The gate drive circuit is paramount for IGBT reliability. A well-designed driver ensures the IGBT switches cleanly and remains stable in both on and off states.

  • Implementing Negative Gate Voltage: Applying a negative voltage (e.g., -5V to -15V) to the gate during the off-state is one of the most effective ways to prevent spurious turn-on and dynamic latch-up. A negative gate voltage provides a much larger noise margin, making the IGBT far less sensitive to dV/dt-induced turn-on from the Miller capacitance.
  • Optimized Gate Resistors (Rg): The gate resistor controls the switching speed. A smaller Rg leads to faster switching but can cause higher dV/dt, dI/dt, and voltage overshoots. A larger Rg slows down switching, increasing switching losses but providing a more damped, controlled transition. Often, separate turn-on (Rg_on) and turn-off (Rg_off) resistors are used to optimize this trade-off.
  • Active Miller Clamping: For high-power applications, an active Miller clamp is a powerful feature in modern gate drivers. When the gate voltage drops below a certain threshold (e.g., 2V), the clamp circuit provides a low-impedance path from the IGBT gate to the negative supply rail. This effectively shunts any Miller current, preventing the gate voltage from rising and causing a spurious turn-on.
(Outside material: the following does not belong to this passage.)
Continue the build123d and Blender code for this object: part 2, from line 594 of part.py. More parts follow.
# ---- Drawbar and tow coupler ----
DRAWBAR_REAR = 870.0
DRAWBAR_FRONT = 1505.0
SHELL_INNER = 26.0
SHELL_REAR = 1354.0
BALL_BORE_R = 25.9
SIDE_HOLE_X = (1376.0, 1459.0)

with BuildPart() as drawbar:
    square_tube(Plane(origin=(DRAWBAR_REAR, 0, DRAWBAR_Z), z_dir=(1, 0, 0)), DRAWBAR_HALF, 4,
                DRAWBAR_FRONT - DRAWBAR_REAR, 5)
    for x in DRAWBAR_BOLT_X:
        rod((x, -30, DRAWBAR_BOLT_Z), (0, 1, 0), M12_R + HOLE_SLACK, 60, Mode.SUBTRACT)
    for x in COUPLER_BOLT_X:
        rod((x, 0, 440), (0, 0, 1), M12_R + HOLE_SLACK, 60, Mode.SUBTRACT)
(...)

Strategic PCB Layout and Component Selection

A poor layout can undermine even the best circuit design by introducing parasitic inductance and resistance.
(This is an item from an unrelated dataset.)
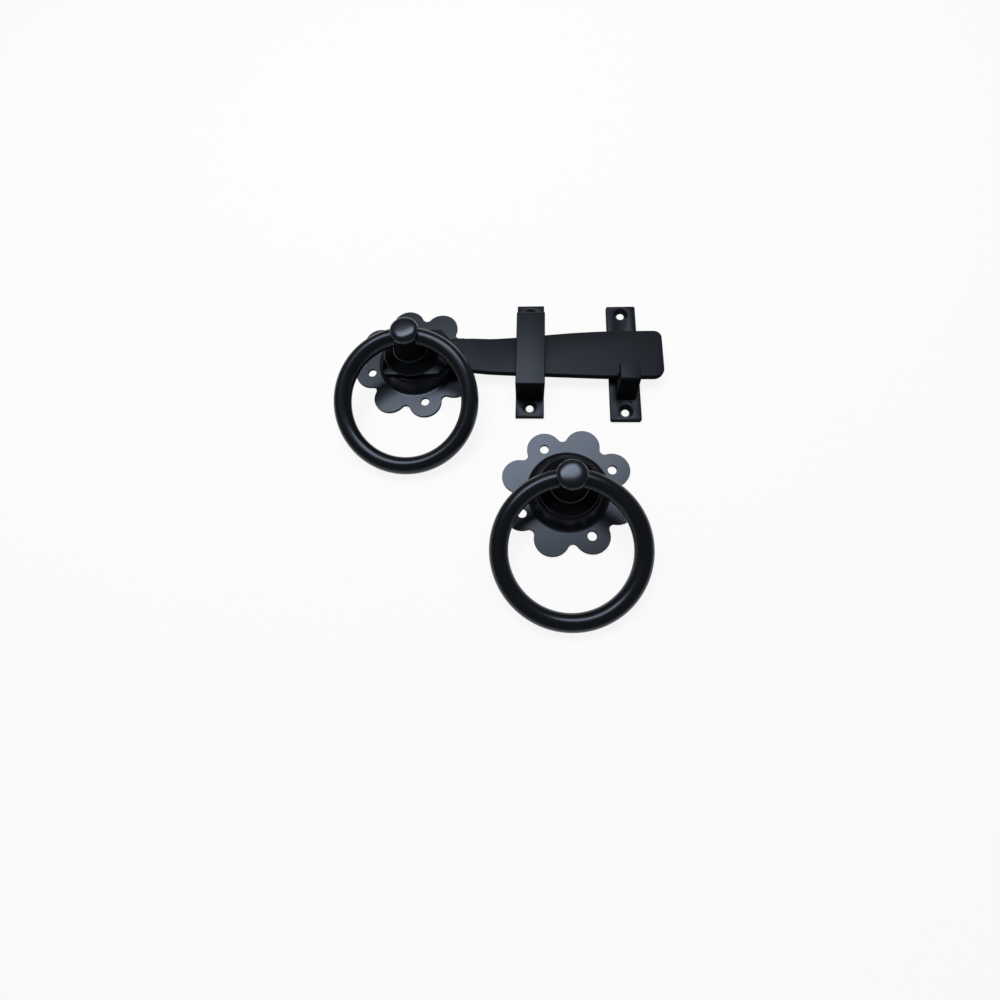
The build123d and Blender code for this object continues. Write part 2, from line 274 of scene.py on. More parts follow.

  • Minimizing Stray Inductance: Keep the high-current loops (DC link capacitor to IGBT to load) as short and wide as possible. Use laminated bus bars or planar PCB designs to minimize loop inductance, which reduces voltage overshoots during turn-off.
  • The Importance of a Kelvin Emitter Connection: High-performance IGBT modules often feature a separate Kelvin emitter (or auxiliary emitter) connection for the gate driver return path. This connection is separate from the main power emitter terminal. By using it, the gate drive loop is isolated from the voltage drop (L * di/dt) that occurs across the power emitter’s stray inductance during switching. This provides a clean ground reference for the driver and prevents turn-off delays and oscillations.
  • Proper Placement of Bypass Capacitors: High-frequency ceramic bypass capacitors should be placed as close as physically possible to the IGBT module’s DC+ and DC- terminals. This provides a low-inductance path for high-frequency currents, stabilizing the DC link voltage at the device terminals.

Proactive Thermal Management

Because latch-up susceptibility increases dramatically with temperature, thermal design is critical.
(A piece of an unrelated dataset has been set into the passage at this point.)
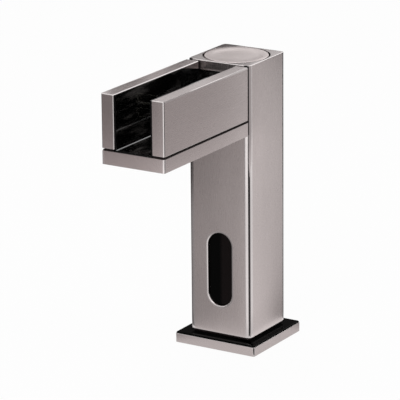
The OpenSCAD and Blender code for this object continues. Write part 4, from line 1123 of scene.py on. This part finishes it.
def camera():
    """Camera of the photograph."""
    azimuth, elevation, roll = (math.radians(a) for a in (view_azimuth, view_elevation, view_roll))
    back = Vector((math.sin(azimuth) * math.cos(elevation), -math.cos(azimuth) * math.cos(elevation),
                   math.sin(elevation)))
    right = (-back).cross(Vector((0, 0, 1))).normalized()
    up = right.cross(-back)
    side = right * math.cos(roll) + up * math.sin(roll)
    top = up * math.cos(roll) - right * math.sin(roll)
    view = Matrix((side, top, back)).transposed().to_4x4()
    view.translation = view_aim + back * view_distance
    bpy.ops.object.camera_add()
    eye = bpy.context.object
    eye.name = "camera"
    eye.matrix_world = view
    eye.data.sensor_width = sensor_width
    eye.data.lens = focal_pixels / image_pixels * sensor_width
    eye.data.clip_start, eye.data.clip_end = 0.05, 30
    bpy.context.scene.camera = eye


# The scene
deselect()
camera()
pale_floor()
surroundings()
lamp("key", (0.2, -1.6, 1.1), (1.2, 0.9), 10)
lamp("top", (-0.5, 0.4, 1.8), (1.4, 1.4), 9)
lamp("side", (1.6, 0.5, 0.8), (0.9, 1.2), 5)
# Cards and dark flags round the tap, each seen only in its metal
card("spout_front_card", (-0.16, -0.20), (0.02, -0.20), 0.098, 0.24, spout_front_along, spout_front_upward)
card("spout_corner_card", (0.055, -0.205), (0.09, -0.158), 0.10, 0.19, even(1), strength=1.45)
card("spout_side_card", (0.09, -0.08), (0.09, 0.10), 0.098, 0.22, spout_side_along, spout_side_upward)
card("left_flag", (-0.075, -0.035), (-0.075, 0.26), 0, 0.231, left_flag_along)
card("left_glint", (-0.0745, 0.065), (-0.0745, 0.088), 0.208, 0.231, even(1), strength=0.55)
card("left_back_flag", (-0.0745, 0.1), (-0.0745, 0.145), 0.225, 0.237, even(0.12))
card("back_fence", (-0.75, 0.2), (-0.05, 0.75), 0, 0.30, even(0.1))
card("right_fence", (0.15, 0.75), (0.8, 0.35), 0.03, 0.33, even(0.05))
card("back_light", (-0.1, 0.95), (0.75, 0.75), 0.45, 1.1, even(1), strength=1.7)
strip("ceiling_flag", (-0.45, 0.12, 0.62), (-0.12, 0.42, 0.62), 0.2, (math.pi, 0, 0))
strip("foot_card_right", (column_half + foot_card_gap, -0.029, foot_card_height),
      (0.0294, 0.029, foot_card_height), 1.15)
strip("foot_card_front", (-0.029, -0.0294, foot_card_height),
      (0.029, -column_half - foot_card_gap, foot_card_height), 1.0)
strip("plate_corner_flag", (0.0312, -0.052, 0.0004), (0.056, -0.0285, 0.0004), 0.02)

for node, part in frame["nodes"].items():
    part.data.materials.clear()
    part.data.materials.append(slot_materials[node_slots[node]])
    part["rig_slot"] = node_slots[node]

column()
deck_plate()
plate_cover()
foot_gasket()
side_wall("left_wall", "spout_left_wall", -1)
side_wall("right_wall", "spout_right_wall", 1)
spout_floor()
trough_liner()
push_button()
window_lens()
floor_screws()
grub_screws()
screen()
wall_seals()
base_ring()
coil_spring("spring_under_button", "button_spring")
coil_spring("spring_in_plunger", "plunger_spring")
coil_spring("spring_on_check_disc", "check_valve_spring")

bpy.context.scene.view_settings.view_transform = "Standard"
  • Sizing Heatsinks Correctly: The heatsink must be properly sized to dissipate the combined conduction and switching losses while keeping the IGBT junction temperature well below its maximum rating (typically 150°C or 175°C), with a sufficient safety margin.
  • Ensuring Low Thermal Resistance Path: Use a high-quality thermal interface material (TIM) between the IGBT module and the heatsink. Ensure proper mounting pressure to minimize the contact thermal resistance. A poor thermal path can cause the junction temperature to spike far above the heatsink temperature.

Modern IGBTs and Latch-Up Immunity

IGBT manufacturers are acutely aware of the latch-up phenomenon. Decades of research and development have led to significant improvements in device ruggedness.

Advancements in Chip Technology (Trench, Field-Stop)

Modern IGBTs, such as those employing Trench Gate and Field-Stop (FS) technology from leading manufacturers like Infineon, incorporate design features to increase latch-up immunity. These include optimized P-body doping profiles and cell structures that reduce the resistance (RB) and lower the gain of the parasitic transistors. This makes them inherently more resistant to both static and dynamic latch-up triggers.

The Role of Reputable Manufacturers

Sourcing components from established manufacturers like Mitsubishi Electric or Fuji Electric ensures that the devices have been rigorously characterized and tested for latch-up ruggedness. Their datasheets provide reliable Safe Operating Area (SOA) curves and are backed by extensive application support and quality control, giving designers confidence in their system’s reliability.

Key Takeaways: A Quick Reference Checklist for Latch-Up Prevention

To ensure your design is robust against IGBT latch-up, use this checklist during your development process.

Design Area Key Prevention Action Rationale
Gate Drive Use a negative gate voltage for turn-off (e.g., -8V). Increases noise immunity against dV/dt induced turn-on.
Gate Drive Implement Active Miller Clamping. Provides a low-impedance path to shunt Miller current during off-state.
PCB Layout Utilize the Kelvin emitter connection for the gate drive return. Decouples gate drive loop from power path noise.
PCB Layout Minimize power loop inductance with short, wide traces or bus bars. Reduces voltage overshoot during turn-off.
Thermal Design Keep Tj well below the datasheet maximum with a safety margin. Prevents parasitic transistor gains from increasing to a critical level.
Operation Strictly adhere to the datasheet’s Safe Operating Area (SOA). Ensures the device is not subjected to excessive current or voltage.
Component Selection Choose modern IGBTs from reputable manufacturers. Leverages advanced silicon technology designed for higher latch-up immunity.

By understanding the parasitic thyristor at the heart of the IGBT and diligently applying these design principles, engineers can effectively mitigate the risk of latch-up, paving the way for highly reliable and efficient power electronic systems.